Macroeconomics papers such as Throckmorton’s are computation-heavy and equation-filled. He makes a wry, rueful expression when someone points out that economics is not usually listed among the STEM disciplines.
“Some economics departments across the country are classified within STEM,” he said. “It's a classification that has to be approved at the state level. In Virginia, none of the state's schools have an economics department classified as STEM.”
Basic economic principles involve simple math, he said, citing the example of a simple supply and demand model. A common graphing calculator is all that’s needed to determine the intersection where supply equals demand.

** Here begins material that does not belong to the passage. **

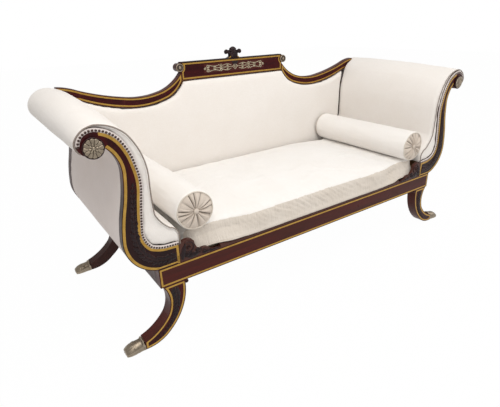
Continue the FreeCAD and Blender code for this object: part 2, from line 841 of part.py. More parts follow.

“Now, imagine a more complicated model with maybe three related markets, each with a separate supply and demand curve, and you're trying to find that equilibrium point,” Throckmorton continued. “You can imagine trying to figure that out with a graphing calculator.”
He said his department, and other economists at Virginia universities, are discussing how to get their discipline classified as STEM by the State Council of Higher Education for Virginia (SCHEV). STEM classification makes a difference on a number of practical points.
Throckmorton said one of his students graduated last year and got a job as a research assistant at the Kansas City Federal Reserve.
“He's an international student,” Throckmorton explained. “He also majored in math, so he can work in the United States for three years after college because he has a STEM degree.”